Second, what about the building of the Tower had God most concerned? According to verse 6, it was the magnitude of the project that was most concerning. It was the sheer size of the Tower that made it so wrong and so worthy of God’s judgmental intervention. It was not just the heart motivations of the people that brought down the judgment of God. It was the actual size of the Tower itself. God acted to prevent the human race from ever engaging in a project on such a scale ever again.
So at what point does a building become a Tower of Babel? At what point does an act of secondary creation cross the line? These questions are difficult to answer, but they need to be asked.
Take the secondary world which Tolkien created. What is most striking is the sheer magnitude of his creation in both extent and in detail. Is Tolkien’s world a harmless flight of the imagination, or is it a Tower? Think of the effort, time, and thought that Tolkien expended in his project of secondary creation. Was his project on proper scale, or was Middle Earth his personal Babel?
And I do not need to pick just on Tolkien.
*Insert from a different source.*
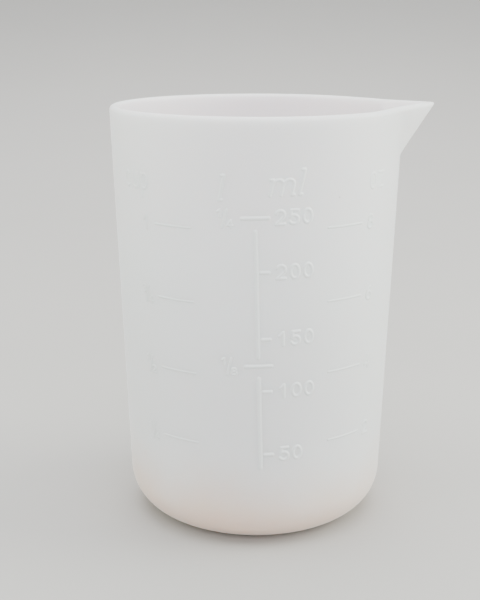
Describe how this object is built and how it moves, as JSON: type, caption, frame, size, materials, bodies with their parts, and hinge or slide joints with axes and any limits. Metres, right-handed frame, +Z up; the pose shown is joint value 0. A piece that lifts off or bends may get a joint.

Think even of the effort, time, and thought required to write the simplest of novels. Writing a work of fiction is a monumental task. Certainly it is a task of secondary creation, but is it the kind of way in which God intended for us to reflect his glory? Or is it the type of God-like task taken on in response to the voice of the serpent and the call of Babel?
Saying that writing fantasy is like God does not automatically make it a good thing. In fact, many actions are evil for the very reason that they are an attempt to be like God. There needs to be a far better justification for fantasy.